Ieri a Venaus si è tenuto un seminario sul metodo Freire promosso dal coordinamento docenti Valsusa e da Studio Kappa

Al seminario ha presenziato l’Assessora Catia Plano, con deleghe, tra le altre,  alla Cultura e Istruzione, Politiche di accoglienza e integrazione sociale, Politiche di genere e pari opportunità.

La Valsusa si conferma un’interessante fucina di sviluppo del pensiero critico, forse la più interessante d’Italia.

Paulo Freire, pedagogista Brasiliano, ha elaborato un metodo educativo basato sulla presa di coscienza della propria condizione sociale al fine di far parte di una presa di coscienza collettiva e mediante processi di auto organizzazione costruire una lotta sociale a vantaggio della collettività.

Un processo attuato mediante il dialogo, mirato a rendere gli oppressi consapevoli della propria condizione e degli strumenti con i quali possono liberarsene, senza diventare a propria volta oppressori.

Nei processi rivoluzionari, Cina e URSS lo hanno dimostrato, il potere, dopo la rivoluzione, è diventato a propria volta oppressivo, andando a intaccare in misura sempre maggiore i diritti dell’individuo.

La domanda tuttavia importante è: in Italia c’è un oppressore?

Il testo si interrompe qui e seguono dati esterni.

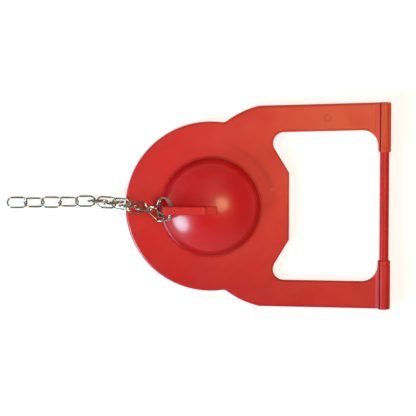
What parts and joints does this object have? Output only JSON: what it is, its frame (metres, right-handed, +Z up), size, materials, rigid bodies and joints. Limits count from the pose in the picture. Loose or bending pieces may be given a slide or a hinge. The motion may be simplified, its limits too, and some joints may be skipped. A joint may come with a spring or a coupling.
{
  "type": "toilet flapper",
  "caption": "Rubber flapper for a flush valve: sealing disc with a hollow dome, two arms to a hinge rod, and a steel lift chain on a split ring.",
  "frame": {"origin": "bottom centre of the box round the whole part, on the surface that it lies on", "axes": "+X from the chain to the hinge rod, +Y along the hinge rod, +Z up from the sealing face through the dome"},
  "size_m": [0.1934, 0.105, 0.0206],
  "materials": {
    "moulded_rubber": "satin moulded rubber, red",
    "rod_plastic": "glossy moulded plastic, red",
    "ring_steel": "polished spring steel",
    "chain_steel": "bright steel wire"
  },
  "bodies": {
    "rod": {"hinge_rod": "rod_plastic"},
    "moulding": {"flapper_body": "moulded_rubber"},
    "ring": {"split_ring": "ring_steel"},
    "link_01": {"chain_link_01": "chain_steel"},
    "link_02": {"chain_link_02": "chain_steel"},
    "link_03": {"chain_link_03": "chain_steel"},
    "link_04": {"chain_link_04": "chain_steel"},
    "link_05": {"chain_link_05": "chain_steel"},
    "link_06": {"chain_link_06": "chain_steel"},
    "link_07": {"chain_link_07": "chain_steel"},
    "link_08": {"chain_link_08": "chain_steel"},
    "link_09": {"chain_link_09": "chain_steel"},
    "link_10": {"chain_link_10": "chain_steel"},
    "link_11": {"chain_link_11": "chain_steel"},
    "link_12": {"chain_link_12": "chain_steel"},
    "link_13": {"chain_link_13": "chain_steel"}
  },
  "joints": [
    {"name": "flapper_swing", "type": "hinge", "parent": "rod", "child": "moulding", "pos_m": [0.09355, 0, 0.0032], "axis": [0, 1, 0], "range_deg": [0, 90]},
    {"name": "ring_swing", "type": "hinge", "parent": "moulding", "child": "ring", "pos_m": [-0.01385, 0, 0.0171], "axis": [0, 1, 0], "range_deg": [0, 110]},
    {"name": "link_01_swing", "type": "hinge", "parent": "ring", "child": "link_01", "pos_m": [-0.0192, -0.00465, 0.00946], "axis": [-0.4581, 0.6018, -0.6542], "range_deg": [0, 17]},
    {"name": "link_02_swing", "type": "hinge", "parent": "link_01", "child": "link_02", "pos_m": [-0.0222, -0.00102, 0.0069], "axis": [0, 0, 1], "range_deg": [-10, 30]},
    {"name": "link_03_swing", "type": "hinge", "parent": "link_02", "child": "link_03", "pos_m": [-0.0262, 0.00005, 0.00635], "axis": [0.0523, 0.9986, 0], "range_deg": [0, 45]},
    {"name": "link_04_swing", "type": "hinge", "parent": "link_03", "child": "link_04", "pos_m": [-0.0302, 0.00078, 0.0069], "axis": [0, 0, -1], "range_deg": [-10, 15]},
    {"name": "link_05_swing", "type": "hinge", "parent": "link_04", "child": "link_05", "pos_m": [-0.0344, 0.00134, 0.00523], "axis": [0.0349, 0.9994, 0], "range_deg": [-8, 25]},
    {"name": "link_06_swing", "type": "hinge", "parent": "link_05", "child": "link_06", "pos_m": [-0.03793, 0.00261, 0.0032], "axis": [0, 0, 1], "range_deg": [-35, 6]},
    {"name": "link_07_swing", "type": "hinge", "parent": "link_06", "child": "link_07", "pos_m": [-0.04175, 0.00214, 0.00407], "axis": [-0.0349, -0.9994, 0], "range_deg": [-45, 20]},
    {"name": "link_08_swing", "type": "hinge", "parent": "link_07", "child": "link_08", "pos_m": [-0.0459, 0.003, 0.0032], "axis": [0, 0, -1], "range_deg": [-21, 35]},
    {"name": "link_09_swing", "type": "hinge", "parent": "link_08", "child": "link_09", "pos_m": [-0.0522, 0.0028, 0.0018], "axis": [0, 0.866, -0.5], "range_deg": [-45, 45]},
    {"name": "link_10_swing", "type": "hinge", "parent": "link_09", "child": "link_10", "pos_m": [-0.0608, 0.00242, 0.0018], "axis": [-0.0151, -0.8659, -0.5], "range_deg": [-45, 45]},
    {"name": "link_11_swing", "type": "hinge", "parent": "link_10", "child": "link_11", "pos_m": [-0.0694, 0.00221, 0.0018], "axis": [0.0151, 0.8659, -0.5], "range_deg": [-45, 45]},
    {"name": "link_12_swing", "type": "hinge", "parent": "link_11", "child": "link_12", "pos_m": [-0.078, 0.0022, 0.0018], "axis": [0, -0.866, -0.5], "range_deg": [-45, 45]},
    {"name": "link_13_swing", "type": "hinge", "parent": "link_12", "child": "link_13", "pos_m": [-0.0866, 0.0022, 0.0018], "axis": [0, 0.866, -0.5], "range_deg": [-45, 45]}
  ]
}
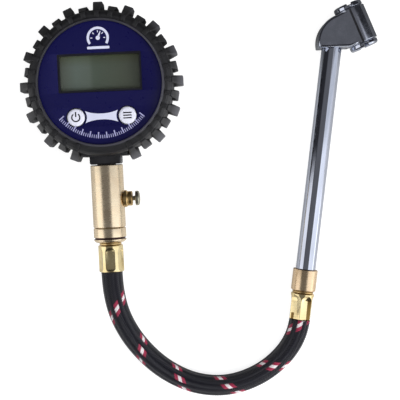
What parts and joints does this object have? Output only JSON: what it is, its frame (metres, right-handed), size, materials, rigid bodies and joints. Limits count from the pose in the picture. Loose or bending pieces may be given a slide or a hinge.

In particolare dal Governo Monti in poi, dalla tenaglia imposta dall’Europa sul debito pubblico, il senso di oppressione è notevolmente aumentato, al punto tale da permettere alle destre di cavalcarlo e diffondere una  deteriore cultura sovranista che “liberasse” il “popolo” dal maglio delle restrizioni economiche europee, che grazie alle politiche imposte anche dai successivi Governi italiani, ha prodotto un processo di costante impoverimento dei cittadini.

In Valsusa, in particolare, si è poi attuata una sempre più dura risposta al contrasto di molti dei cittadini che si oppongono all’impatto ambientale provocato dal progetto – rimasto ancora tale – di costruzione della linea Tent-t Torino Lione, soprannominata “il Tav”.

La sensazione è che i NoTav vivano un senso di oppressione dovuto alla decisione di realizzare il progetto, che loro avversano, e che continua imperterrita da parte dello Stato nonostante dopo trent’anni non si sia steso un centimetro di rotaia, nonostante quest’opera sia notevolmente controversa. La Francia ha anch’essa forti opposizioni interne alla costruzione della nuova linea, anche l’Europa ha un atteggiamento quanto meno “ondivago”, con uno scollamento tra dichiarazioni, fatti e soprattutto linee e stanziamenti di finanziamento.

Il senso di oppressione, da ciò che appare, è fortemente acuito dalla certamente durissima risposta dello Stato al movimento, con una notevole dislocazione di forze dell’ordine e una pesantissima mano giudiziaria. Nell’ultimo processo il capo 1 d’imputazione per gli attivisti NoTav è di associazione a delinquere (art. 416 c.p.), peraltro derubricato dalla Cassazione per ciò che riguarda l’adozione delle misure cautelari, per le quali gli avvocati hanno potuto attuare un’opposizione dato l’iter giudiziario pre-processuale. Il 416 è certo sorprendente, in parole semplici: non hanno rapinato banche o avviato un traffico di droga, si tratta, indubbiamente, di attività politica.

Il coordinamento docenti della Valsusa è stato in prima linea nei confronti di una controversa perquisizione, avvenuta all’Istituto Ferrari di Susa da parte dei Carabinieri .

Non sembra quindi un caso che proprio a Venaus ci sia stato questo seminario su un metodo educativo rivolto proprio a sviluppare pratiche di libertà.

Di fatto gli appelli alla Costituzione, nella quale sono sanciti i diritti dei cittadini, e l’invocazione sempre più frequente della parola “resistenza”, che peraltro provengono da tutto il Paese, sono il termometro di un disagio sempre più diffuso.